Your task is to write out the complete listing exactly as it is shown.
-*-
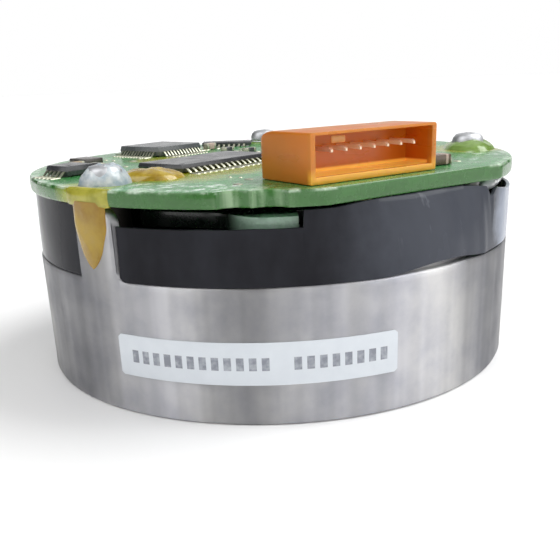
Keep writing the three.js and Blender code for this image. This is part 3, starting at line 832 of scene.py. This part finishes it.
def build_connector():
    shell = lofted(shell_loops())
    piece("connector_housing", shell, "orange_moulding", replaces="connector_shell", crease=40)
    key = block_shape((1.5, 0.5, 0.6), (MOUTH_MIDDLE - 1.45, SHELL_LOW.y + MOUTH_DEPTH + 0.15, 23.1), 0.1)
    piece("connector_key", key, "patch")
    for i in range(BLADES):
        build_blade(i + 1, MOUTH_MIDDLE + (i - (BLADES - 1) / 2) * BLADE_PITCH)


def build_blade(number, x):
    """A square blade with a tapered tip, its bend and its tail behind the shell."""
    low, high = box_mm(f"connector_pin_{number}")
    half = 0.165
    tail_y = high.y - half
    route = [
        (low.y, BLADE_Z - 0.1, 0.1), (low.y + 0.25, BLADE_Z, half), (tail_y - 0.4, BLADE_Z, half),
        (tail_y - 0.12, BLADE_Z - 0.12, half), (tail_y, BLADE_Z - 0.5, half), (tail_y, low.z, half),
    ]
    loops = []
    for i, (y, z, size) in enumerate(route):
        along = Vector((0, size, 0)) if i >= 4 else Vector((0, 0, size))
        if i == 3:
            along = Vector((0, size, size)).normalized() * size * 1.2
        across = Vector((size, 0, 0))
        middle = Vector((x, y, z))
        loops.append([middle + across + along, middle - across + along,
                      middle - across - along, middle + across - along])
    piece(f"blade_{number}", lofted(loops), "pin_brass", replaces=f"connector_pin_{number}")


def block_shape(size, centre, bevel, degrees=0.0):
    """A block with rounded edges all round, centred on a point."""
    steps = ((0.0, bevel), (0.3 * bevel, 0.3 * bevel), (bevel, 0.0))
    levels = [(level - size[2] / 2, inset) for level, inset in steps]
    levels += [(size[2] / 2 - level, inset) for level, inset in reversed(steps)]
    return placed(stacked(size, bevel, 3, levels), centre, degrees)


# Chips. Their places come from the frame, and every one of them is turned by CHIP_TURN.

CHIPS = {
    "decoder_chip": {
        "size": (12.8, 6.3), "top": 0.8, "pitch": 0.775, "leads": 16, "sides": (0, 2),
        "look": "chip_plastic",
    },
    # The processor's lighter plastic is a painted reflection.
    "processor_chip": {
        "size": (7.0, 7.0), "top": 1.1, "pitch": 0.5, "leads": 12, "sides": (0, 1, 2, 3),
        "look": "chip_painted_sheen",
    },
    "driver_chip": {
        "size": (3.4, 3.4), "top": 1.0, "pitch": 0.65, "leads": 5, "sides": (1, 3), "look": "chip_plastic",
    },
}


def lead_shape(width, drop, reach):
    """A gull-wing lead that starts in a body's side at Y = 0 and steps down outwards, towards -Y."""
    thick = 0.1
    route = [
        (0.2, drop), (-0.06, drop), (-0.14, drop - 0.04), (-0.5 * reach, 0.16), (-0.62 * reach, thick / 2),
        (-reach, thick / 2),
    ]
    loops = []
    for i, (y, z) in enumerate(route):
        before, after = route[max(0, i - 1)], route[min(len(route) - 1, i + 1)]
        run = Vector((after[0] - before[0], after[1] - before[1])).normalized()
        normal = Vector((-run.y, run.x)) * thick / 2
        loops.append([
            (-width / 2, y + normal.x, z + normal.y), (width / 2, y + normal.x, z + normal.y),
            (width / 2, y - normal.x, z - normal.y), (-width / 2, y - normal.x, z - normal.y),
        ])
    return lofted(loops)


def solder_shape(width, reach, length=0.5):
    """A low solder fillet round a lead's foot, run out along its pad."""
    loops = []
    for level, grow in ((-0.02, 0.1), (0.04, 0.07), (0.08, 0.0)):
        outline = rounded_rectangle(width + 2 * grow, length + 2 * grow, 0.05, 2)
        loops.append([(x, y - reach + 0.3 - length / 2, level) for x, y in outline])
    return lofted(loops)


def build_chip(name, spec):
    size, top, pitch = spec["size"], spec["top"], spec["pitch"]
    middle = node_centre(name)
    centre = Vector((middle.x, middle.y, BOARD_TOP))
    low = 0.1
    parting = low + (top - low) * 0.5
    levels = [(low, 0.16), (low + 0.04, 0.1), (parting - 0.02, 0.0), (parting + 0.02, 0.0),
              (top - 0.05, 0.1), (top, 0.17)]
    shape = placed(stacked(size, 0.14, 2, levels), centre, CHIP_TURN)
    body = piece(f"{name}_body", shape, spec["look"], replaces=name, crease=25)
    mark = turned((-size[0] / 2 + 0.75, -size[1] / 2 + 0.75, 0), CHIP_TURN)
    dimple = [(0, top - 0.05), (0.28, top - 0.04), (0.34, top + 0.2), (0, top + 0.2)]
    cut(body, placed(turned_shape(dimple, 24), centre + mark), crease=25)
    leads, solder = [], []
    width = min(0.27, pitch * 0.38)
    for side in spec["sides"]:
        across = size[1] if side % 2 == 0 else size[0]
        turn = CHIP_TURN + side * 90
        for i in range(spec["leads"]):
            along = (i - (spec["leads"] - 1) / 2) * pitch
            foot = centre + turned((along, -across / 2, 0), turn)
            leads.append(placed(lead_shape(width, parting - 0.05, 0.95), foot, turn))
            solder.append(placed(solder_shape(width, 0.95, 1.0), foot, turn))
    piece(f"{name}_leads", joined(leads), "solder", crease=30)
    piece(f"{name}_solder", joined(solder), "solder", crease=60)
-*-
> Full output:
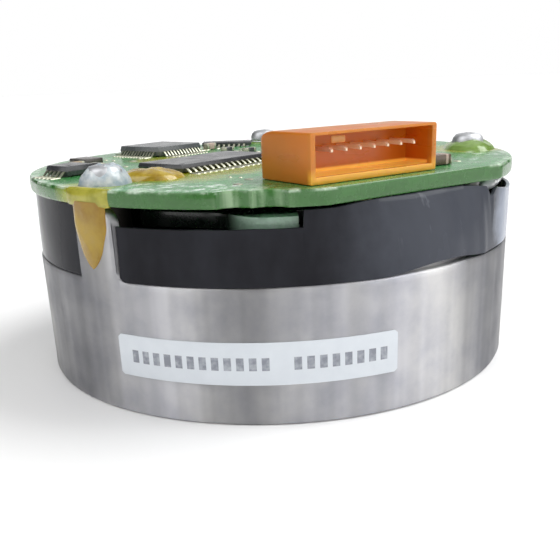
Keep writing the three.js and Blender code for this image. This is part 3, starting at line 832 of scene.py. This part finishes it.
def build_connector():
    shell = lofted(shell_loops())
    piece("connector_housing", shell, "orange_moulding", replaces="connector_shell", crease=40)
    key = block_shape((1.5, 0.5, 0.6), (MOUTH_MIDDLE - 1.45, SHELL_LOW.y + MOUTH_DEPTH + 0.15, 23.1), 0.1)
    piece("connector_key", key, "patch")
    for i in range(BLADES):
        build_blade(i + 1, MOUTH_MIDDLE + (i - (BLADES - 1) / 2) * BLADE_PITCH)


def build_blade(number, x):
    """A square blade with a tapered tip, its bend and its tail behind the shell."""
    low, high = box_mm(f"connector_pin_{number}")
    half = 0.165
    tail_y = high.y - half
    route = [
        (low.y, BLADE_Z - 0.1, 0.1), (low.y + 0.25, BLADE_Z, half), (tail_y - 0.4, BLADE_Z, half),
        (tail_y - 0.12, BLADE_Z - 0.12, half), (tail_y, BLADE_Z - 0.5, half), (tail_y, low.z, half),
    ]
    loops = []
    for i, (y, z, size) in enumerate(route):
        along = Vector((0, size, 0)) if i >= 4 else Vector((0, 0, size))
        if i == 3:
            along = Vector((0, size, size)).normalized() * size * 1.2
        across = Vector((size, 0, 0))
        middle = Vector((x, y, z))
        loops.append([middle + across + along, middle - across + along,
                      middle - across - along, middle + across - along])
    piece(f"blade_{number}", lofted(loops), "pin_brass", replaces=f"connector_pin_{number}")


def block_shape(size, centre, bevel, degrees=0.0):
    """A block with rounded edges all round, centred on a point."""
    steps = ((0.0, bevel), (0.3 * bevel, 0.3 * bevel), (bevel, 0.0))
    levels = [(level - size[2] / 2, inset) for level, inset in steps]
    levels += [(size[2] / 2 - level, inset) for level, inset in reversed(steps)]
    return placed(stacked(size, bevel, 3, levels), centre, degrees)


# Chips. Their places come from the frame, and every one of them is turned by CHIP_TURN.

CHIPS = {
    "decoder_chip": {
        "size": (12.8, 6.3), "top": 0.8, "pitch": 0.775, "leads": 16, "sides": (0, 2),
        "look": "chip_plastic",
    },
    # The processor's lighter plastic is a painted reflection.
    "processor_chip": {
        "size": (7.0, 7.0), "top": 1.1, "pitch": 0.5, "leads": 12, "sides": (0, 1, 2, 3),
        "look": "chip_painted_sheen",
    },
    "driver_chip": {
        "size": (3.4, 3.4), "top": 1.0, "pitch": 0.65, "leads": 5, "sides": (1, 3), "look": "chip_plastic",
    },
}


def lead_shape(width, drop, reach):
    """A gull-wing lead that starts in a body's side at Y = 0 and steps down outwards, towards -Y."""
    thick = 0.1
    route = [
        (0.2, drop), (-0.06, drop), (-0.14, drop - 0.04), (-0.5 * reach, 0.16), (-0.62 * reach, thick / 2),
        (-reach, thick / 2),
    ]
    loops = []
    for i, (y, z) in enumerate(route):
        before, after = route[max(0, i - 1)], route[min(len(route) - 1, i + 1)]
        run = Vector((after[0] - before[0], after[1] - before[1])).normalized()
        normal = Vector((-run.y, run.x)) * thick / 2
        loops.append([
            (-width / 2, y + normal.x, z + normal.y), (width / 2, y + normal.x, z + normal.y),
            (width / 2, y - normal.x, z - normal.y), (-width / 2, y - normal.x, z - normal.y),
        ])
    return lofted(loops)


def solder_shape(width, reach, length=0.5):
    """A low solder fillet round a lead's foot, run out along its pad."""
    loops = []
    for level, grow in ((-0.02, 0.1), (0.04, 0.07), (0.08, 0.0)):
        outline = rounded_rectangle(width + 2 * grow, length + 2 * grow, 0.05, 2)
        loops.append([(x, y - reach + 0.3 - length / 2, level) for x, y in outline])
    return lofted(loops)


def build_chip(name, spec):
    size, top, pitch = spec["size"], spec["top"], spec["pitch"]
    middle = node_centre(name)
    centre = Vector((middle.x, middle.y, BOARD_TOP))
    low = 0.1
    parting = low + (top - low) * 0.5
    levels = [(low, 0.16), (low + 0.04, 0.1), (parting - 0.02, 0.0), (parting + 0.02, 0.0),
              (top - 0.05, 0.1), (top, 0.17)]
    shape = placed(stacked(size, 0.14, 2, levels), centre, CHIP_TURN)
    body = piece(f"{name}_body", shape, spec["look"], replaces=name, crease=25)
    mark = turned((-size[0] / 2 + 0.75, -size[1] / 2 + 0.75, 0), CHIP_TURN)
    dimple = [(0, top - 0.05), (0.28, top - 0.04), (0.34, top + 0.2), (0, top + 0.2)]
    cut(body, placed(turned_shape(dimple, 24), centre + mark), crease=25)
    leads, solder = [], []
    width = min(0.27, pitch * 0.38)
    for side in spec["sides"]:
        across = size[1] if side % 2 == 0 else size[0]
        turn = CHIP_TURN + side * 90
        for i in range(spec["leads"]):
            along = (i - (spec["leads"] - 1) / 2) * pitch
            foot = centre + turned((along, -across / 2, 0), turn)
            leads.append(placed(lead_shape(width, parting - 0.05, 0.95), foot, turn))
            solder.append(placed(solder_shape(width, 0.95, 1.0), foot, turn))
    piece(f"{name}_leads", joined(leads), "solder", crease=30)
    piece(f"{name}_solder", joined(solder), "solder", crease=60)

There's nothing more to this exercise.